There are number of new books in print on conservatism, in addition to Frum's, making the case for a more active right-wing governmental agenda for the 21st century (for example, Michael Gerson's, Heroic Conservatism, and John Bolton's, Surrender is Not An Option).

I think the problem - which is pretty much evident from reading Thomas' essay - is that this new version of "conservativism" pushed by Frum (and especially Gerson) is not all that conservative.

It's another vision, a movement away from Goldwater/Reagan conservatism to a newer "neonconservatism" without the Wilsonianism in foreign policy. This vision, in short, is conflicted (internally incoherent) and not compelling as ideology (for a review of Frum along these line, click here).

In any case, back to present essay: Thomas places this debate over a post-Reagan conservatism in the context of the McCain ascendancy, and suggests it may be possible to forge a new conservative identity that combines traditional principles with pragmatic flexibility.

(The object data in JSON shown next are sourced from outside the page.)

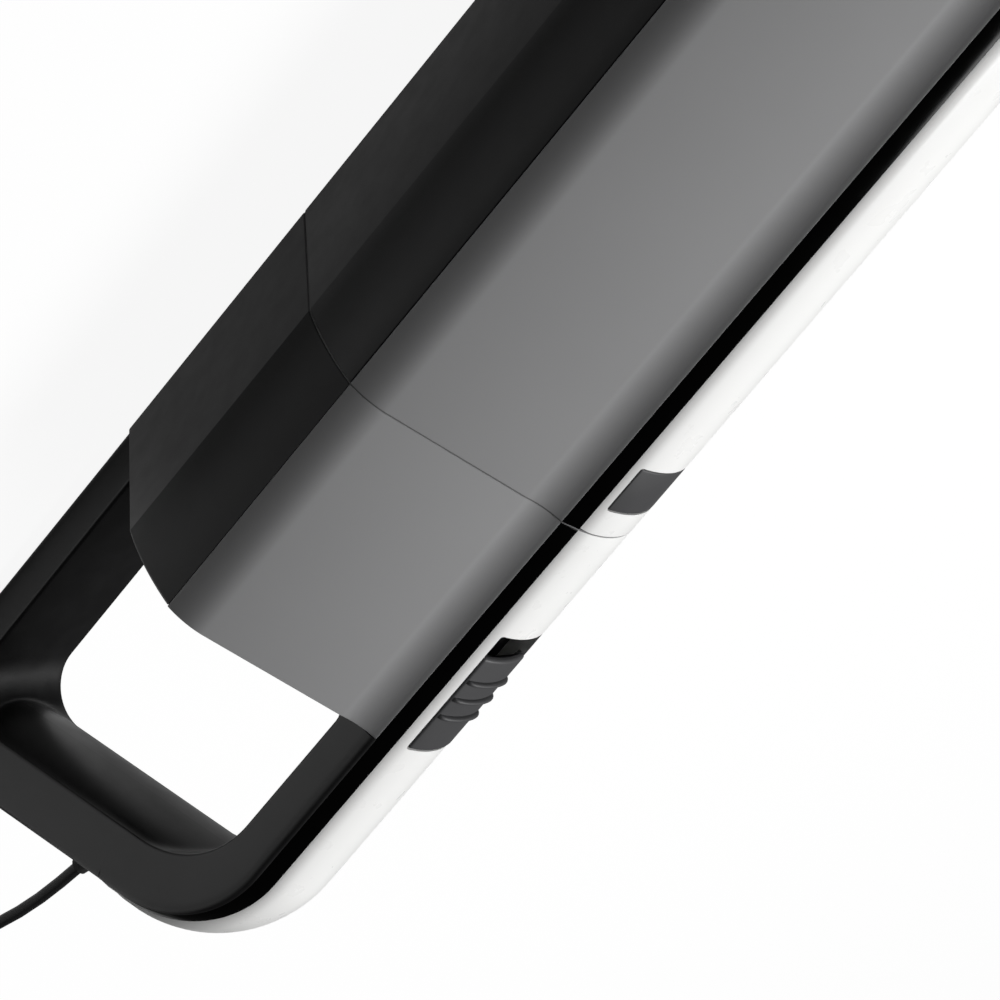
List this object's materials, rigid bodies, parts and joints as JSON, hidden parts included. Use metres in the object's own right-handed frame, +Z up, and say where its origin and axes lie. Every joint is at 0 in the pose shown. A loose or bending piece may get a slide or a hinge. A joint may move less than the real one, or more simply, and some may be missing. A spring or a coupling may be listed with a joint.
{
  "type": "car vacuum cleaner",
  "caption": "Hand-held 12 V car vacuum cleaner with a loop handle, slide switch, pull-off dust cup, filter and corded vehicle plug.",
  "frame": {"origin": "on the flat resting face, on the mid-plane, below the parting line of motor unit and dust cup", "axes": "+X forward to the nozzle, +Y to the left, +Z up"},
  "size_m": [0.598, 0.112, 0.1122],
  "materials": {
    "black_plastic": "fine satin moulding texture",
    "inner_plastic": "plain moulded",
    "grey_plastic": "satin painted grey",
    "white_plastic": "glossy white",
    "trim_gloss": "polished black",
    "switch_plastic": "satin dark grey",
    "fan_plastic": "plain moulded grey",
    "filter_plastic": "plain moulded white",
    "filter_paper": "pleated paper fleece",
    "soft_rubber": "soft matt rubber",
    "cord_jacket": "smooth PVC jacket",
    "tie_plastic": "soft touch-fastener strap",
    "plug_plastic": "satin black",
    "steel": "plain steel",
    "magnet": "sintered ferrite",
    "brass": "plain brass",
    "copper": "enamelled copper",
    "lamp_lens": "translucent red"
  },
  "bodies": {
    "motor_unit": {"housing_left": "black_plastic", "housing_right": "black_plastic", "side_panel_left": "grey_plastic", "side_panel_right": "grey_plastic", "top_cover": "white_plastic", "trim_left": "trim_gloss", "trim_right": "trim_gloss", "exhaust_grille_left": "black_plastic", "exhaust_grille_right": "black_plastic", "housing_screws": "steel", "bulkhead": "inner_plastic", "cup_gasket": "soft_rubber", "fan_shroud": "inner_plastic", "fan_housing": "inner_plastic", "motor_can": "steel", "motor_magnets": "magnet", "end_cap": "inner_plastic", "shaft_bushings": "brass", "carbon_brushes": "magnet", "motor_terminals": "brass", "motor_mount": "soft_rubber", "motor_screws": "steel", "switch_body": "inner_plastic", "switch_terminals": "brass", "supply_lead": "cord_jacket", "motor_leads": "copper", "strain_relief": "soft_rubber", "cord_free": "cord_jacket", "cord_coil": "cord_jacket", "cord_tail": "cord_jacket", "coil_tie": "tie_plastic", "plug_body": "plug_plastic", "plug_ring": "plug_plastic", "plug_contacts": "steel", "plug_lamp": "lamp_lens", "plug_spring": "steel"},
    "dust_cup": {"cup_shell": "black_plastic", "cup_panel_left": "grey_plastic", "cup_panel_right": "grey_plastic", "cup_cover": "white_plastic", "cup_trim_left": "trim_gloss", "cup_trim_right": "trim_gloss", "button_spring": "steel", "nozzle": "black_plastic", "baffle": "inner_plastic", "flap_pin": "steel"},
    "button": {"release_button": "switch_plastic"},
    "flap": {"inlet_flap": "soft_rubber"},
    "filter": {"filter_frame": "filter_plastic", "pleated_filter": "filter_paper", "filter_seal": "soft_rubber"},
    "knob": {"switch_knob": "switch_plastic"},
    "rotor": {"impeller": "fan_plastic", "impeller_nut": "brass", "motor_shaft": "steel", "armature": "steel", "windings": "copper", "commutator": "copper"},
    "contact_tip": {"plug_tip": "steel", "plug_fuse": "steel"}
  },
  "joints": [
    {"name": "switch_slide", "type": "slide", "parent": "motor_unit", "child": "knob", "axis": [1, 0, 0], "range_m": [0, 0.007]},
    {"name": "motor_spin", "type": "hinge", "parent": "motor_unit", "child": "rotor", "pos_m": [-0.04, 0, 0.052], "axis": [1, 0, 0], "continuous": true},
    {"name": "cup_pull", "type": "slide", "parent": "motor_unit", "child": "dust_cup", "axis": [1, 0, 0], "range_m": [0, 0.12]},
    {"name": "button_press", "type": "slide", "parent": "dust_cup", "child": "button", "axis": [0, 0, -1], "range_m": [0, 0.0025], "stiffness_N_per_m": 800, "springref_m": -0.002, "deforming": ["button_spring"]},
    {"name": "flap_swing", "type": "hinge", "parent": "dust_cup", "child": "flap", "pos_m": [0.1253, 0, 0.059], "axis": [0, 1, 0], "range_deg": [0, 75]},
    {"name": "filter_pull", "type": "slide", "parent": "motor_unit", "child": "filter", "axis": [1, 0, 0], "range_m": [0, 0.04]},
    {"name": "tip_press", "type": "slide", "parent": "motor_unit", "child": "contact_tip", "axis": [1, 0, 0], "range_m": [0, 0.003], "stiffness_N_per_m": 1000, "springref_m": -0.002, "deforming": ["plug_spring"]}
  ]
}
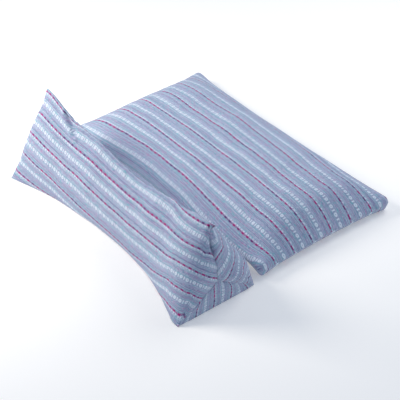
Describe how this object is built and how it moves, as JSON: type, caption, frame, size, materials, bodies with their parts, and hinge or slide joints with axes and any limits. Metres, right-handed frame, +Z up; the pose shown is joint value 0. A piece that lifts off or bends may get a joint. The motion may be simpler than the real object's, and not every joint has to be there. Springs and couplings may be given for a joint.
{
  "type": "buckwheat pillow with neck bolster",
  "caption": "Hull-filled pillow in two striped cotton parts: a flat head cushion and a three-sided neck bolster laid along its long edge.",
  "frame": {"origin": "middle of the outline of both parts together, on the surface that they lie on", "axes": "+X along the length of both parts, towards the end nearer the camera in the picture; +Y from the bolster across the flat cushion; +Z up"},
  "size_m": [0.5068, 0.448, 0.148],
  "materials": {
    "striped_cotton_flat": "matte, light steel-blue ground with fine pinstripes, dashed magenta stripes and white woven motif stripes",
    "striped_cotton_bolster": "matte, light steel-blue ground with fine pinstripes, dashed magenta stripes and white woven motif stripes"
  },
  "bodies": {
    "root": {"flat_cushion": "striped_cotton_flat", "neck_bolster": "striped_cotton_bolster"}
  },
  "joints": []
}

The task of hammering out this vision is going to be extremely chaotic and wrenching, if it needs to be done at all. While some evidence is in place that current events now demonstrate the need, indications are also clear on the likely trauma resulting from such an ideological transformation.

It's important project, although in the end honesty may require those on the right to not just redefine, but reimagine what conservatism truly represents.